Set to a soundtrack that included many of my favourites such as Bikini Kill, Le Tigre, Chicago Women's Liberation Rock Band, the Velvet Underground and Nico, I felt a fuzzy sense of homecoming while watching it. However, towards the close of the documentary I felt inexplicably sad. After seeing the energy and righteous anger of our feminist forebears, it suddenly seemed that the battles we are still having to fight were terribly repetitive and redundant. 

Little glimpses of those moments when I, though I have live with countless privileges of the country I live in and the class that I occupy, have felt the exhausting weight of sexism. Each time I have to choose between Miss/Ms/Mrs, each time a man assumes that I will cook for him, each experience of workplace sexual harassment. Equally, when I see my brother, father or a male friend compromise their sense of self or struggle to live up to someone else's expectations of what it means to be male, another affront inflicted on our freedom.

To me, as it was to the women featured in the documentary, feminism and gender equality are a inseparable part of the civil rights movement - the movement to ensure that all people are treated as citizens and equals. Perhaps even more fundamentally, respect and equal-treatment of all is a basic level of decency that we should all be striving to attain. It is an integral aspect of the revolution. To quote the great mind and heart, and newly minted centenarian Grace Lee Boggs:

"To make a revolution, people must not only struggle against existing institutions. They must make a philosophical/ spiritual leap and become more 'human' human beings. In order to change/ transform the world, they must change/ transform themselves."

Despite the momentary despair, I realise that "freedom is a moving target," (to quote one of the women in the film whose name I can't recall) and that an individual revolution and sense of freedom must be sought individually, simultaneously and in conjunction with freedom for all. It isn't an easy thing to attain but the pursuit of it is something that I support with my whole person. It is something that makes my heart skip a beat.

I didn't start this post with the intention of discussing feminism and the revolution at such length but so it goes. I really wanted to share another simple but interestingly novel recipe. I found the recipe while looking through this beautiful blog. The addition of a chamomile infusion to an otherwise straightforward lemon-poppy seed combination was unique enough for me to get over my baseline aversion to muffins (also known as lacklustre cupcakes) to try the recipe.

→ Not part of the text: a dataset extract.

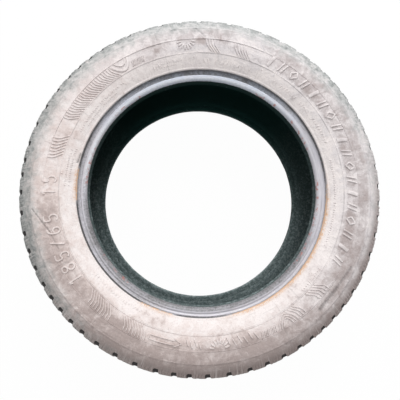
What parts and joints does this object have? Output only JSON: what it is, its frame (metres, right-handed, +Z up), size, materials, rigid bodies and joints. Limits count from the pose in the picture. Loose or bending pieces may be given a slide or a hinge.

The only changes I made were to halve the recipe and glaze the muffins with marmalade rather than lemon curd, adding a tangy-bitter note to the mix. The muffins bake up tender, fragrant and not overly sweet - with chamomile adding a enticing complexity to the familiar scent of lemon. Treats such as these are what drizzly afternoons and hot cups of tea exist for. Although they are best eaten on the day that they are made, they were still very good on day 2 after 15 second burst in the microwave.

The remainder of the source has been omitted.